Interchromosomal communication coordinates intrinsically stochastic expression between alleles

Abstract

Sensory systems use stochastic mechanisms to diversify neuronal subtypes. In the Drosophila eye, stochastic expression of the PAS-bHLH transcription factor Spineless (Ss) determines a random binary subtype choice in R7 photoreceptors. Here, we show that a stochastic, cell-autonomous decision to express ss is made intrinsically by each ss locus. Stochastic on or off expression of each ss allele is determined by combinatorial inputs from one enhancer and two silencers acting at long range. However, the two ss alleles also average their frequency of expression through up-regulatory and down-regulatory interallelic cross-talk. This inter- or intrachromosomal long-range regulation does not require endogenous ss chromosomal positioning or pairing. Therefore, although individual ss alleles make independent stochastic choices, interchromosomal communication coordinates expression state between alleles, ensuring that they are both expressed in the same random subset of R7s.

Figure 1. The stochastic decision to express ss is made early and maintained

A. Ss is absent from pR7s allowing for Rh3 expression. Ss is expressed in yR7s activating Rh4 and repressing Rh3. B. Stochastic distribution of Rh3- and Rh4-expressing R7s. C. Ss is expressed in a random subset of R7s throughout development. Pros marks all R7s.

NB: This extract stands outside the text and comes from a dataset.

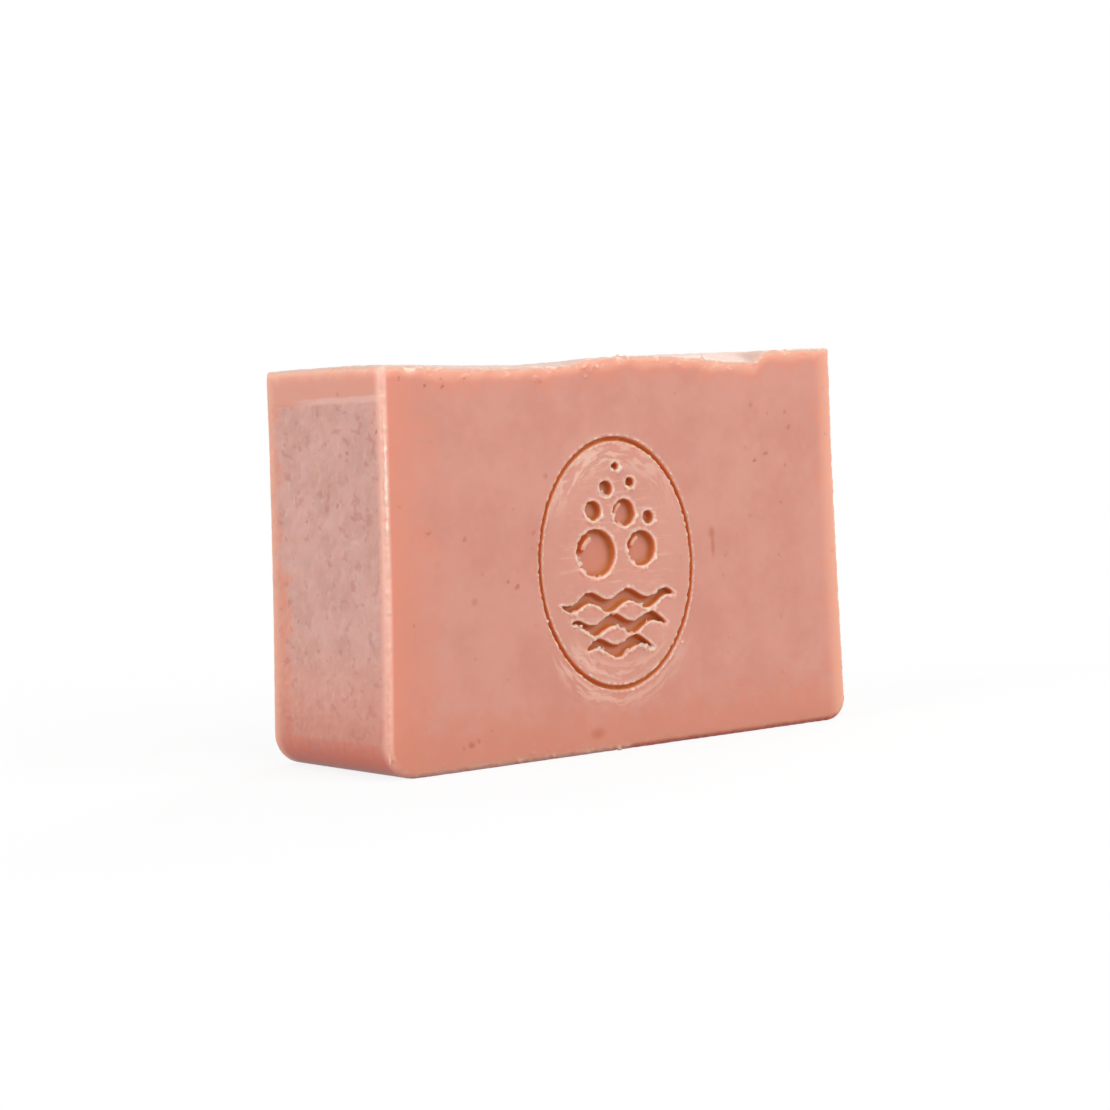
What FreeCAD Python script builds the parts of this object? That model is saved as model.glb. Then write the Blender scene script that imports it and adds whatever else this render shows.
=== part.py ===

Figure 2. The cis-regulatory logic controlling intrinsically stochastic ss expression

A. ss locus schematic. F = Fragment; red boxes = silencers; blue box = InterCom element; purple box = minimal promoter; green box = R7/R8 enhancer; gray circles = untranslated exons; yellow circles = translated exons; arrows = transcriptional starts. For B–E, white circles indicate expression and gray circle indicate no expression. B. Mini-gene1 is expressed in all R7s and R8s. C. Sal is expressed in all R7s and R8s. D. Ss expression is completely lost in sal mutants. E. Ectopic Sal expression in svp mutants causes Ss expression in a random subset of PRs. F. Mini-gene2 induces expression in a subset of R7s independently of endogenous Ss/Rh4 expression. Mini-gene2 localizes to the nucleus whereas Rh4/Ss localizes to membranous rhabdomere structures. The four possible combinations of expression are observed: 1. white solid ovals = Mini-gene2 and Ss/Rh4; 2. white dashed ovals = Ss/Rh4 only; 3. gray solid ovals = Transgene only; and 4. gray dotted ovals = no expression. G. Four expression combinations in F. H–J. Models for random expression decisions H. The ss locus randomly assumes one of two (i.e. active and repressed) DNA looping configurations. I. One silencer facilitates the nucleation of closed chromatin state spreading from the other silencer. J. One silencer lowers expression in all R7s whereas the other specifically provides the stochastic input (through looping or spreading).

Figure 3. ss regulatory regions upregulate and downregulate expression frequency through interchromosomal communication

A. Wild type ss locus over deficiency1. B. transgene4 upregulates expression frequency from the endogenous ss gene in cis. C. Quantification of A, B, and D D. transgene4 upregulates expression frequency from the endogenous ss gene in trans. E. transgene4 upregulates expression, though less efficiently, from the ss locus on the non-homologous 2^nd chromosome. F. Quantification of E. G. Ss/Rh4 is not expressed in ss^{low freq1} hemizygous mutants. H. The normal regulatory regions of the ss^{prot null1} allele upregulate Ss/Rh4 expression from the ss^{low freq1} allele. I. Wild type ss homozygous loci. J. The regulatory regions of the ss^{low freq1} allele downregulate Ss/Rh4 expression from the wild type ss allele. K. Quantification of G–J.

Figure 4. Interchromosomal communication coordinates expression from ss alleles

A. Rh3 is expressed in pR7s and Rh4 is expressed in yR7s in wild type hemizygous animals. B. Rh3 is expressed in pR7s and Rh4 and Rh3 are expressed in yR7s in ss^trunc hemizygous animals. C. In ss^{wild type(inv2)}/ss^trunc animals, Rh3 and Rh4 are always expressed exclusively. D. In ss^{low freq1}/ss^trunc animals, the normal regulatory regions of the ss^trunc allele upregulate expression from ss^{low freq1} into the same subset of R7s since Rh3 and Rh4 are expressed exclusively. E–G. Models for the coordination of expression state through interchromosomal communication E. A temporally distinct two-step mechanism involving both alleles making independent expression decisions followed by an activating and repressing tug of war. F. A temporally distinct two-step mechanism in which one allele makes the decision and then imposes the decision onto the other naïve allele. G. A mechanism involving contemporaneous decisions that average the activating and repressing inputs from each allele.